▶ Description of the task
Looking at the listing beneath, work out how many lines hold "rigid" and report only that figure.

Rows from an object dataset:

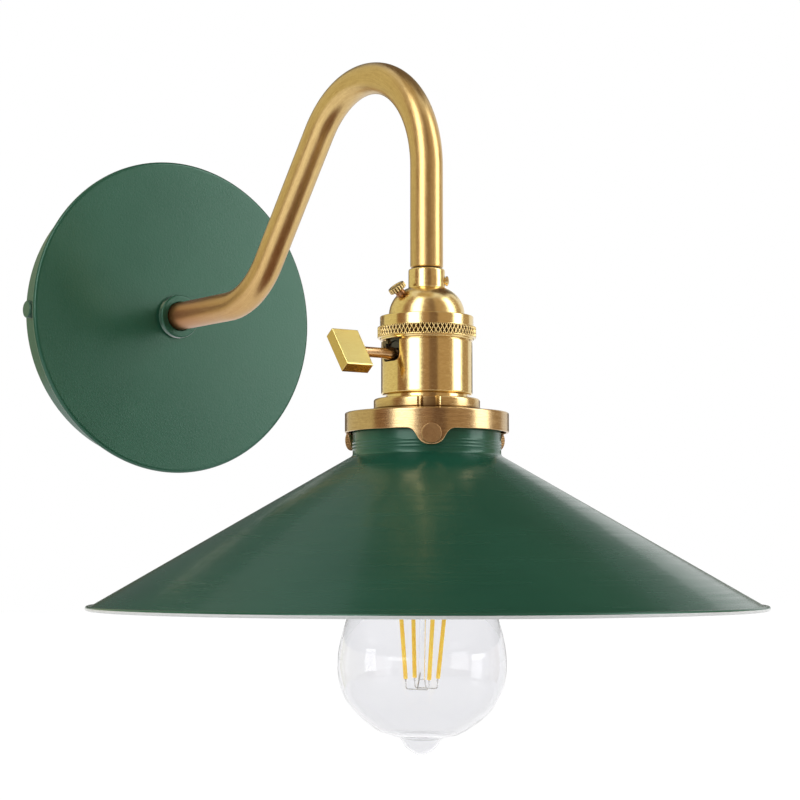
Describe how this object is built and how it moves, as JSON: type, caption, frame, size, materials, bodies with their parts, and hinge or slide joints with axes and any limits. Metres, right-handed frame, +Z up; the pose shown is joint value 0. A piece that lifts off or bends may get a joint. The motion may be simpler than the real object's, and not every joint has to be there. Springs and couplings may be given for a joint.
{
  "type": "wall sconce",
  "caption": "Wall light with a round plate, a bent brass gooseneck arm, a turn-key lampholder, a wide cone shade and a clear pear-shaped filament lamp.",
  "frame": {"origin": "centre of the wall plate's back, on the wall plane, midway between the crossbar's two slots", "axes": "+Z up along the wall, -Y out of the wall towards the room, +X to the right seen from the room; the arm lies in the plane x = 0"},
  "size_m": [0.254, 0.3396, 0.2706],
  "materials": {
    "plate_green_paint": "matt green paint",
    "shade_green_enamel": "glossy green outside, white inside and on the rolled rim",
    "satin_brass": "brushed, clear lacquered",
    "zinc_steel": "zinc plated",
    "green_ground_screw": "green dyed steel",
    "white_nylon": "moulded",
    "black_insulation": "smooth jacket",
    "white_insulation": "smooth jacket",
    "green_insulation": "smooth jacket",
    "black_phenolic": "moulded",
    "fibre_paper": "dark vulcanised fibre",
    "white_porcelain": "glazed",
    "clear_glass": "clear blown glass",
    "nickel_cap": "nickel plated",
    "black_glass": "black cast glass",
    "phosphor_coat": "yellow phosphor silicone, unlit",
    "circuit_board": "printed board"
  },
  "bodies": {
    "fixture": {"wall_plate": "plate_green_paint", "plate_collar": "plate_green_paint", "crossbar": "zinc_steel", "side_screws": "plate_green_paint", "ground_screw": "green_ground_screw", "ground_terminals": "zinc_steel", "ground_lead": "green_insulation", "arm_nipple": "zinc_steel", "nipple_lock_washer": "zinc_steel", "nipple_lock_nut": "zinc_steel", "nipple_bushing": "white_nylon", "terminal_block": "white_nylon", "terminal_block_screws": "zinc_steel", "live_lead": "black_insulation", "neutral_lead": "white_insulation", "gooseneck_arm": "satin_brass", "arm_end_nipple": "zinc_steel", "socket_cap": "satin_brass", "cap_set_screw": "satin_brass", "socket_ring": "satin_brass", "socket_body": "satin_brass", "insulating_liner": "fibre_paper", "socket_insulator": "black_phenolic", "pillar_terminals": "satin_brass", "pillar_screws": "zinc_steel", "shell_sleeve": "white_porcelain", "screw_shell": "satin_brass", "centre_contact": "satin_brass", "contact_rivets": "satin_brass", "switch_blade": "satin_brass", "lobed_collar": "satin_brass", "shade_holder": "satin_brass", "holder_ring_nut": "satin_brass", "lamp_shade": "shade_green_enamel"},
    "switch_key": {"key_spindle": "satin_brass", "key_paddle": "satin_brass", "switch_rotor": "black_phenolic"},
    "lamp": {"bulb_envelope": "clear_glass", "bulb_cap": "nickel_cap", "bulb_cap_insulator": "black_glass", "bulb_contact": "nickel_cap", "bulb_stem": "clear_glass", "led_filaments": "phosphor_coat", "filament_wires": "nickel_cap", "bulb_driver": "circuit_board"},
    "thumb_screw": {"cap_thumb_screw": "satin_brass"},
    "front_screw": {"shade_screw_1": "satin_brass"},
    "back_screw": {"shade_screw_2": "satin_brass"},
    "side_screw": {"shade_screw_3": "satin_brass"}
  },
  "joints": [
    {"name": "switch_key_turn", "type": "hinge", "parent": "fixture", "child": "switch_key", "pos_m": [0, -0.2126, -0.0341], "axis": [-1, 0, 0], "continuous": true},
    {"name": "lamp_out", "type": "slide", "parent": "fixture", "child": "lamp", "axis": [0, 0, -1], "range_m": [0, 0.1]},
    {"name": "thumb_screw_out", "type": "slide", "parent": "fixture", "child": "thumb_screw", "axis": [-0.6133, 0.0537, 0.788], "range_m": [0, 0.0039]},
    {"name": "front_screw_out", "type": "slide", "parent": "fixture", "child": "front_screw", "axis": [-0.5519, -0.8339, 0], "range_m": [0, 0.0034]},
    {"name": "back_screw_out", "type": "slide", "parent": "fixture", "child": "back_screw", "axis": [-0.4462, 0.8949, 0], "range_m": [0, 0.0034]},
    {"name": "side_screw_out", "type": "slide", "parent": "fixture", "child": "side_screw", "axis": [0.9981, -0.061, 0], "range_m": [0, 0.0034]}
  ]
}
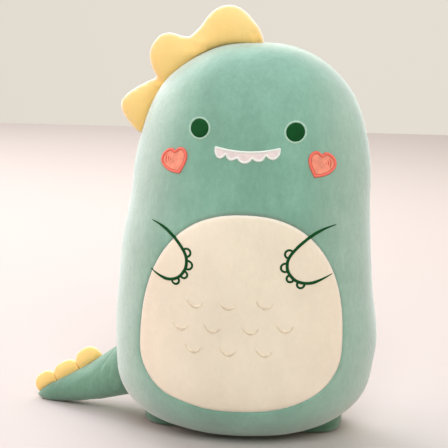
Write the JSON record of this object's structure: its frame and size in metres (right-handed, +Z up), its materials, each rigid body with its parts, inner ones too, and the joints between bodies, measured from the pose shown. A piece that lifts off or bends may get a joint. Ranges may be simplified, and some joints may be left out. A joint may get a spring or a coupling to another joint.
{
  "type": "stuffed dinosaur pillow",
  "caption": "Upright pillow-shaped stuffed dinosaur with a cream belly, stitched face and arms, a lobed crest, a spined tail and two small feet.",
  "frame": {"origin": "middle of the flat patch that the body rests on", "axes": "+Z up along the body, -Y the way the face looks, +X the viewer's right when facing it"},
  "size_m": [0.4675, 0.1994, 0.5444],
  "materials": {
    "body_velour": "short-pile sage green velour",
    "foot_velour": "short-pile sage green velour",
    "belly_velour": "short-pile cream velour",
    "crest_velour": "short-pile pale yellow velour",
    "spine_velour": "short-pile warm yellow velour",
    "dark_thread": "satin stitch in dark green thread",
    "belly_thread": "tone on tone satin stitch",
    "cheek_felt": "coral felt with stitched edge",
    "tooth_felt": "off-white felt with stitched edge",
    "filling_fibre": "white polyester fibre"
  },
  "bodies": {
    "body": {"body_front_panel": "body_velour", "body_back_panel": "body_velour", "body_filling": "filling_fibre", "belly_panel": "belly_velour", "eye_left": "dark_thread", "eye_right": "dark_thread", "arm_left": "dark_thread", "arm_right": "dark_thread", "claw_left_1": "dark_thread", "claw_left_2": "dark_thread", "claw_left_3": "dark_thread", "claw_left_4": "dark_thread", "claw_right_1": "dark_thread", "claw_right_2": "dark_thread", "claw_right_3": "dark_thread", "claw_right_4": "dark_thread", "cheek_left": "cheek_felt", "cheek_right": "cheek_felt", "teeth": "tooth_felt", "belly_scale_01": "belly_thread", "belly_scale_02": "belly_thread", "belly_scale_03": "belly_thread", "belly_scale_04": "belly_thread", "belly_scale_05": "belly_thread", "belly_scale_06": "belly_thread", "belly_scale_07": "belly_thread", "belly_scale_08": "belly_thread", "belly_scale_09": "belly_thread", "belly_scale_10": "belly_thread"},
    "tail": {"tail_front_panel": "body_velour", "tail_back_panel": "body_velour", "tail_filling": "filling_fibre", "tail_spine_1": "spine_velour", "tail_spine_2": "spine_velour", "tail_spine_3": "spine_velour"},
    "crest": {"crest_filling": "filling_fibre", "crest_front_panel": "crest_velour", "crest_back_panel": "crest_velour"},
    "foot_left": {"foot_left_filling": "filling_fibre", "foot_left_upper": "foot_velour", "foot_left_sole": "foot_velour"},
    "foot_right": {"foot_right_filling": "filling_fibre", "foot_right_upper": "foot_velour", "foot_right_sole": "foot_velour"}
  },
  "joints": [
    {"name": "tail_swing", "type": "hinge", "parent": "body", "child": "tail", "pos_m": [-0.152, 0.04, 0.055], "axis": [0, 0, 1], "range_deg": [-18, 18], "stiffness_Nm_per_rad": 0.12},
    {"name": "crest_flop", "type": "hinge", "parent": "body", "child": "crest", "pos_m": [-0.069, 0.006, 0.4557], "axis": [-0.7896, 0, -0.6136], "range_deg": [-15, 15], "stiffness_Nm_per_rad": 0.08},
    {"name": "foot_left_splay", "type": "hinge", "parent": "body", "child": "foot_left", "pos_m": [-0.054, 0.026, 0.009], "axis": [0, 0, 1], "range_deg": [-7, 7], "stiffness_Nm_per_rad": 0.05},
    {"name": "foot_right_splay", "type": "hinge", "parent": "body", "child": "foot_right", "pos_m": [0.054, 0.026, 0.009], "axis": [0, 0, 1], "range_deg": [-7, 7], "stiffness_Nm_per_rad": 0.05}
  ]
}
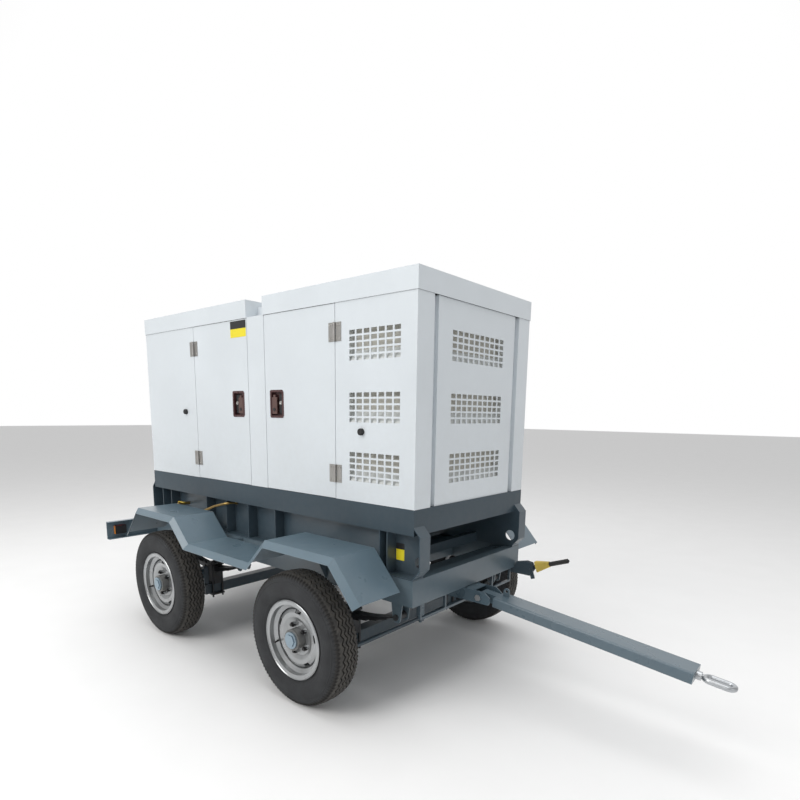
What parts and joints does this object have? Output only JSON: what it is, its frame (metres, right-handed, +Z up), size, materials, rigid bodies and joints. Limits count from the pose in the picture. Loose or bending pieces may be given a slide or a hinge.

▶ Answer to this problem
2